Dozens of visitors braved the pouring rain on June 3 for a preview of the Leslie L. Dan Pharmacy Building at the intersection of College Street and University Avenue, which will open this fall.

Pharmacy students led tours to show off the building’s design features. Its architects aimed for a design that would bring in a lot of natural light, and a floor plan that made it likelier for faculty and grad students to bump into each other.

To this end, they did away with most of the horizontal divisions between floors, making for dizzying canyon-like views and letting in plenty of natural light. Leslie Dan’s top seven floors contain labs and teaching space (on the southern side of each floor), and faculty and grad student offices (on the northern end). Put plainly, the floor layout makes it tough for faculty members to hide from their students (and vice versa), since to get from their offices to their labs, researchers must cross narrow open corridors in open view of anyone several floors above or below.

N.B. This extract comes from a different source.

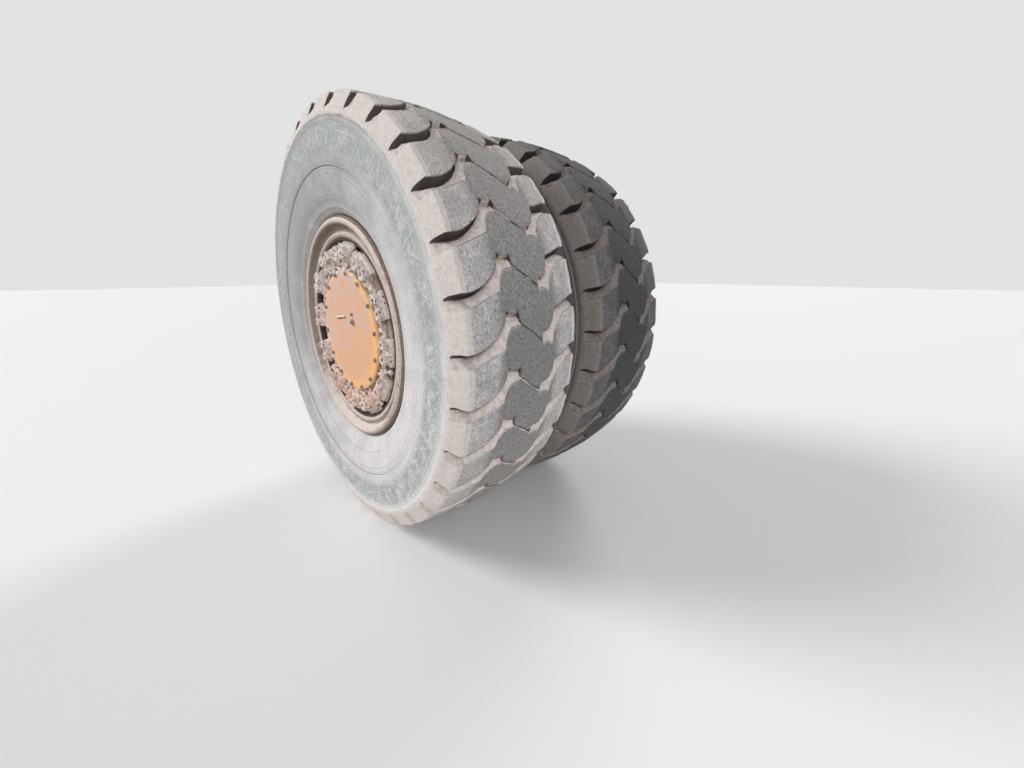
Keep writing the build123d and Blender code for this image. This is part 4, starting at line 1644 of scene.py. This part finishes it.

From street level, it’s Leslie Dan’s distinctive concrete pillars that pedestrians notice most. There are 20 of them altogether, and they create a four-story tall atrium that contains two giant egg-shaped pods, which serve a dual purpose. Inside each pod is a lecture hall; on top each, there is a lounge area for faculty (atop the “small pod”) and students (atop the “big pod”). And anyone lounging there will be in plain view of anyone else prowling the corridors on the research floors above.

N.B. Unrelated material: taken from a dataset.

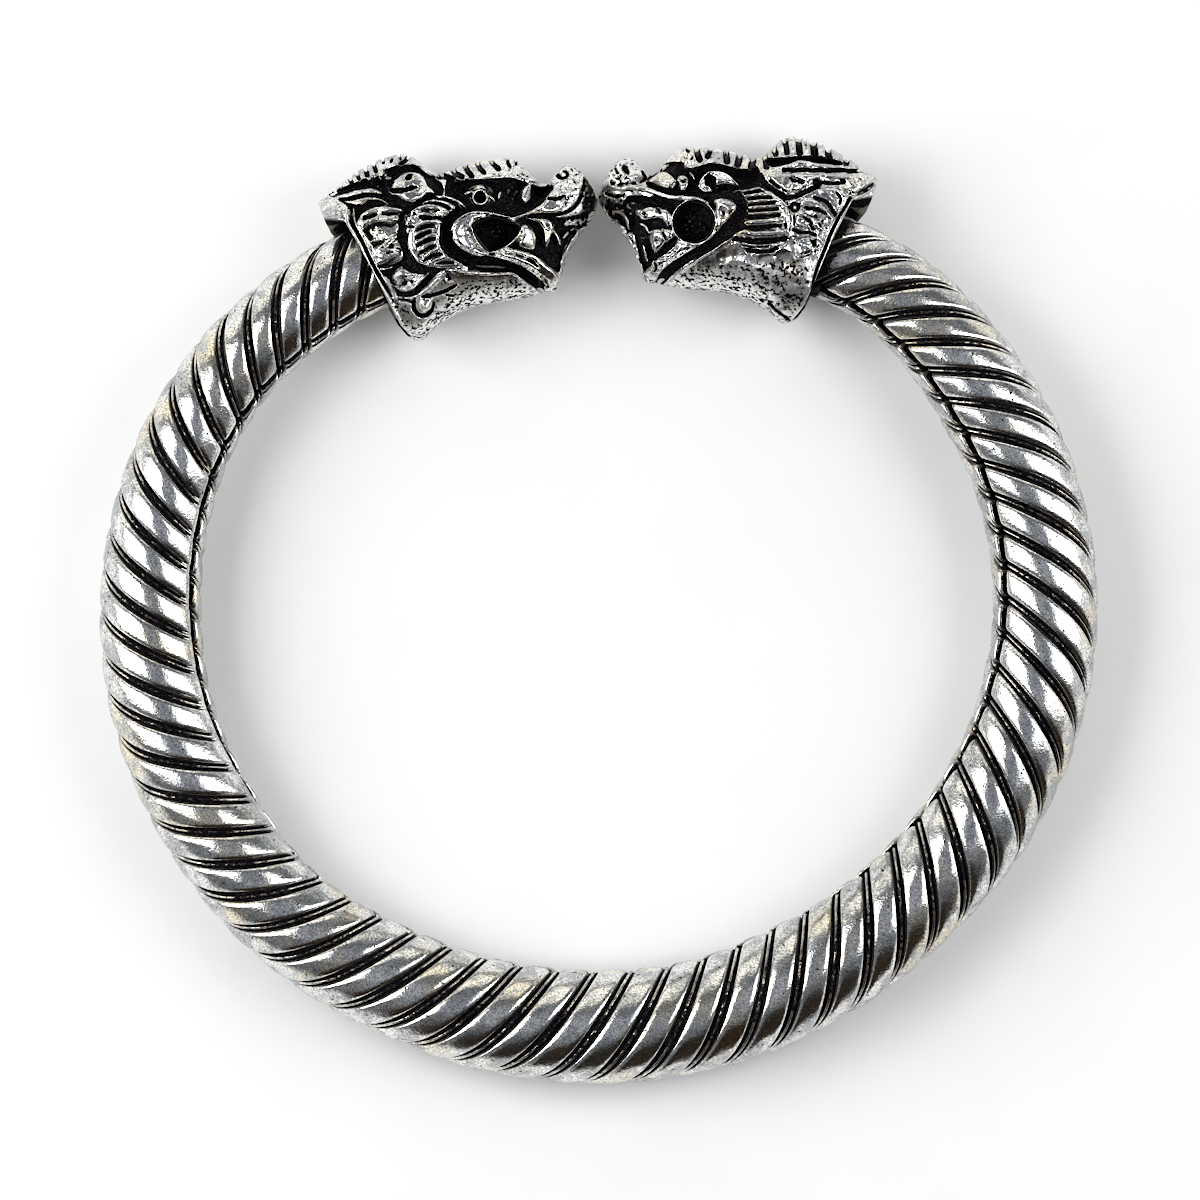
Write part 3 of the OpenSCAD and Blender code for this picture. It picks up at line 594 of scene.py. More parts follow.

“It’s amazing,” said Nam Dang, who was touring the building with his wife, Thu Tran, and young daughter, Theresa Dang-who he hoped might one day study pharmacy here. But whether Leslie Dan still retains its current sheen when Theresa walks through its doors, 15 years down the road perhaps, depends on one thing.

Glass-clad buildings require regular washing to prevent acid rain from etching their windows, as noted in Crumbling Foundations, a 2002 report on U of T’s maintenance backlog problem put out by the department of facilities and sevices. It warns that “signature buildings will rapidly become eyesores, if no investment is made in window cleaning.”